There are very few transactions that we enter into where there is no need for trust: in fact paying cash for your newspaper in the local corner shop is about where it stops. There are of course transactions where my personal supervision might just substitute for the need for trust. For example, do I need to trust my builder? Somewhat, but I can check up on him on a daily basis, and I can quite easily replace him if he is not doing what he is supposed to do. Do I need to trust my investment advisor? Yes, given that I cannot carry out all the research he has at his finger tips. Once you move above and beyond that most trivial transaction and once you cannot exercise direct supervision, then trust has to enter into the equation.

As a society, and as consumers, investors, voters, our trust has been abused so often that it is no longer good enough for your doctor, lawyer, teacher, banker, politician, accountant, to say: “trust me: I am your...”. They now have to demonstrate why they are trustworthy, why we should trust them. And the answer to this? I would suggest that we have to go back to our model of Corporate Governance. All those in the City who said a system based on enlightened self-interest, on comply or explain, all those who called for self-regulation and light touch, need to ask themselves: was it enough? The City, Wall Street, and investors at large encouraged bankers to look out for increasingly large returns form increasingly arcane instruments. The pressure to deliver resulted in obscene payments for those who developed and traded these instruments, while shareholders demanded the high returns in a collective wave of excitement at the sight of the latest set of the emperor’s new clothes. How many boards called a halt to this behaviour? How many non-executives really got to the bottom of the risk profile of the organisations? How many investors sought to really pay more than lip-service to the balance between managed risk taking and avoiding elephant traps? Or the balance between enormous rewards and the need for corporate responsibility and ethical behaviours?

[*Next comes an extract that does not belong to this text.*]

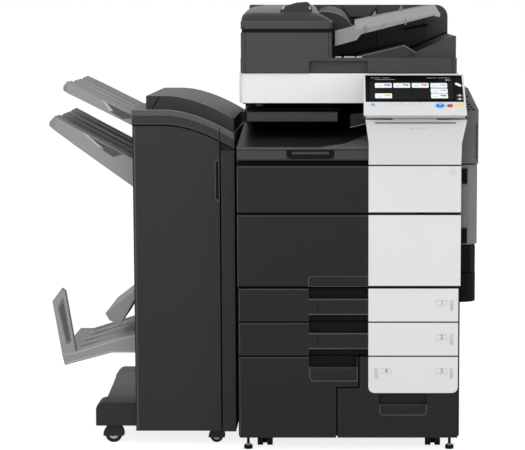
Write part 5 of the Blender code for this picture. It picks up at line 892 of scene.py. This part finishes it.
def make_front_edges():
    """The light that catches each dark front's top and left edges, and the shade above it."""
    lower_fronts = [(name, PULL_X[0]) for name in ("drawer_1", "drawer_2", "drawer_4")]
    for name, right in (("toner_door", 0.053), ("front_door", 0.053), *lower_fronts):
        left = span(name, "X")[0]
        low, high = span(name, "Z")
        top = oblong((left + 0.001, right), (high - 0.003, high - 0.0012))
        side = oblong((left + 0.0014, left + 0.0028), (low + 0.003, high - 0.003))
        for part, corners in (("top", top), ("left", side)):
            edge = rounded(corners, [0.0005] * 4, 2)
            fit_plate(f"{name}_{part}_edge", edge, (-0.0003, 0.004), name, "edge_highlight")
        if name != "front_door":
            shade = oblong((left + 0.001, right), (high - 0.0012, high + 0.0006))
            fit_plate(f"{name}_top_shade", shade, (0.0006, 0.004), name)
    plate = soft_oblong((0.2766, 0.2959), (0.769, 0.788), 0.001, 2)
    fit_plate("toner_door_sticker", plate, (-0.0004, 0.001), "toner_door", "sticker")


# Right-hand side


def make_right_side():
    x = span("right_upper_cover", "X")
    z = span("right_upper_cover", "Z")
    y = span("right_upper_cover", "Y")
    for row in range(8):
        w = z[1] - 0.008 - row * 0.0072
        for column in range(4):
            u = HALF_WIDTH + 0.003 + column * 0.0125 + (row % 2) * 0.006
            if u + 0.009 > side_edge(w) - 0.002:
                continue
            slit = [(u, w), (u + 0.008, w + 0.0012), (u + 0.0085, w - 0.0022), (u + 0.0005, w - 0.0034)]
            fit_plate(f"vent_slit_{row + 1}_{column + 1}", slit, (y[0] - 0.001, y[0] + 0.002), "machine")
    # The rail is coloured as a painted highlight along the side's shoulder.
    block(
        "vent_rail", (HALF_WIDTH + 0.005, x[1] - 0.002), (y[0] - 0.001, y[0] + 0.004),
        (SIDE_SHOULDER + 0.0012, SIDE_SHOULDER + 0.003), "machine", "rim", 0.0006,
    )
    for i in range(18):
        low = 0.808 + i * 0.0056
        block(
            f"side_vent_tick_{i + 1}", (x[1] - 0.0075, x[1] - 0.0028), (y[0] - 0.0008, y[0] + 0.003),
            (low, low + 0.003), "machine", "black", 0.0003, 1,
        )
    for i in range(9):
        low = 0.806 + i * 0.0125
        block(
            f"side_vent_rib_{i + 1}", (x[1] - 0.001, x[1]), (y[0] + 0.03, y[1] - 0.03), (low, low + 0.006),
            "machine", "charcoal", 0.0004,
        )
    front = span("right_door", "Y")[0]
    for part, low in (("upper", 0.7365), ("lower", 0.569)):
        name = f"right_door_recess_{part}"
        outer = soft_oblong((HALF_WIDTH + 0.006, HALF_WIDTH + 0.024), (low, low + 0.046), 0.003, 3)
        inner = soft_oblong((HALF_WIDTH + 0.008, HALF_WIDTH + 0.022), (low + 0.003, low + 0.043), 0.002, 3)
        frame_ring(f"{name}_rim", outer, inner, (front - 0.0008, front + 0.002), "right_door", "charcoal")
        fit_plate(f"{name}_floor", inner, (front - 0.0003, front + 0.002), "right_door")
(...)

Our corporate governance needs to reflect three pillars: namely the structure of the board, the activities of the board and compliance with the code. In the UK we have focussed extensively on the first, a bit on the second and have shied away from the third. It is time for that to change. But calling for change right now is not going to help kick-start the economy. So what can organisations do to retain or rebuild trust? I think there are three things:

1. Organisations have to demonstrate that they take an ethical view of business. This does not just mean “green” or environmental issues, but it includes demonstrating that they will take the right (by which I meant ethical) short term decisions, even if they are painful, when the easy approach would have earned short term gain. This culture of ethical behaviour has demonstrably to be endemic to the organisation. It is no good saying you are “ethical” if you cannot demonstrate it, both by your actions, and if the culture of ethical behaviour is not inculcated into the culture of your organisation.

2. Organisations need to demonstrate that corporate governance is not something that they do because some code requires it. They should go out and recruit an awkward squad of non executives who will challenge, not merely sit back and take their shilling. They should demonstrate how the structure of governance fits with their culture, with their strategy and with the interests of stakeholders at large.

3. Finally they need to make sure that their risk management is not merely of the Turnbull variety. That nonsense: a chat about risks at the board a few times a year is NOT sufficient. All organisations now owe it to all of us, the public at large, to demonstrate that they understand their risks and are managing them appropriately. (And at this stage, I would probably start with a check to see if yours is what I would term a “disaster-prone” organisation.)

Many, many organisations (including in the recent past, banks) have claimed that managing their risks is their day to day activity. So it should be. What I am suggesting is that it now needs to be systematic and properly understood throughout the organisation, from top to bottom, throughout the value chain, by all participants in the value chain. If all of these things are done, then maybe, just maybe, a few organisations can begin to rebuild that trust that seems such an ephemeral concept right now.